Passing the Turing test and the next generation of AI agents

icon
By Matt Poile, Content Editor

In March 2025, researchers at the University of California, San Diego, announced that artificial intelligence had passed the Turing test. So how did we reach this landmark achievement and what does it really say about the large language models used to get there?

First proposed in 1950, at the dawn of the computer age, by visionary British mathematician Alan Turing, the Turing test is an assessment of machine intelligence that tries to ascertain if a machine displays the same level of intelligence as a human being, based on whether it can convince a human in conversation that it is also a real person. Originally referred to by Turing as ‘the imitation game’, the essence of the test is not necessarily about intelligence, but more about passing an emotional threshold that’s convincing enough to pass as a real human interaction. In other words, it’s a vibe check (Voight-Kampff machines at the ready, fellow Philip K Dick fans).

In a recent study, OpenAI’s large language model GPT-4.5 was able to convince participants that they were speaking to a real person 73% of the time. Researchers at UC San Diego conducted a text-based chat experiment following the three-way format that Turing originally proposed. Participants were assigned roles as either judges or witnesses in randomised five-minute conversations, while GPT-4.5 served as the computer witness. Each human judge simultaneously engaged with both a human witness and a computer witness, and was asked to guess which one was human.

For the computer witness role, researchers employed various large language models, feeding them the judges’ inquiries using different prompts. The study evaluated the GPT-4.5 model by comparing two very distinct prompt strategies. The first was given only basic information. The second, allocated the name ‘PERSONA’, was provided with extensive contextual details, instructing the AI to adopt the character of “a young, introverted individual who is well-versed in internet culture and frequently uses slang,” according to the study authors. It was this second version that passed the test with a 73% success rate. The computer witness that received only minimal instruction, didn’t score nearly as well – only fooling human judges between 21% of the time. You can try the test out for yourself here.

The results are undoubtedly a major breakthrough, although the success comes with several large caveats. While the computer was able to make human judges believe it was human, this was largely based on the emotional reaction of the judges to the conversations they had, rather than being based on any particular knowledge a human might have that a computer would lack. What the experiment ultimately showed, however, is that AI models now have the capacity to perform emotionally intelligent roles, and that they can be very persuasive in them.
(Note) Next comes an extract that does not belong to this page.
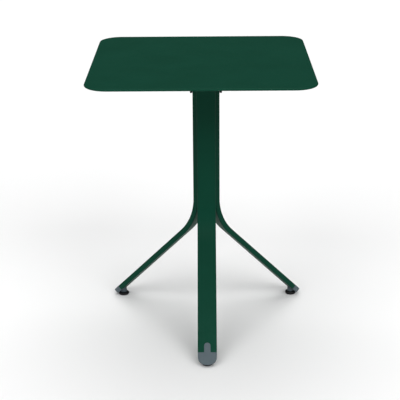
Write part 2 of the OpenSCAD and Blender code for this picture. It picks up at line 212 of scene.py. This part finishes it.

The authors of the study, Cameron Jones and Benjamin Bergen, concluded that: “Fundamentally, the Turing test is not a direct test of intelligence, but a test of humanlikeness.”

So, while passing the Turing test certainly is not the same thing as achieving AGI – there are definitely some interesting potential applications and use cases companies should be aware of.

Personalised customer service at scale

Brands can use AI that feels convincingly human-like to provide personalised support to customers, free from the normal limitations of human teams. This includes 24/7 availability, maintaining a completely consistent tone and the ability to handle multiple customer interactions at the same time, scaling up according to demand at busy times without any loss of quality.

Case study: Bland AI is automating phone calls using hyper-realistic AI agents

Emotional intelligence in digital interactions

Vastly improved emotional intelligence in AI chatbots means they are getting much better at recognising and responding appropriately to emotional cues from callers, helping to de-escalate frustrated customers by adapting their tone of voice based on the sentiment detected by the system.

Case study: Hume AI is an emotionally intelligent voice interface

Guided product discovery

The conversational nature of these systems transforms the shopping experience into something akin to working with a personal shopper. Customers can express their needs in natural language and receive thoughtful recommendations. Rather than simply listing features or product descriptions, these AI tools can engage in storytelling around products and help customers articulate needs they might struggle to define themselves.

Case study: Shopping Muse turns colloquial language into personalised e-commerce results

Content creation and curation

Brands can leverage human-like AI for generating product descriptions that perfectly align with your brand voice. They can create personalised marketing messages for different customer segments and adapt existing content for various platforms and audiences. When responding to reviews, these systems craft replies that feel authentic and caring, maintaining the brand’s relationship with its community.

Case study: Spotify Wrapped comes with a personalised podcast from Google’s NotebookLM

08/04/2025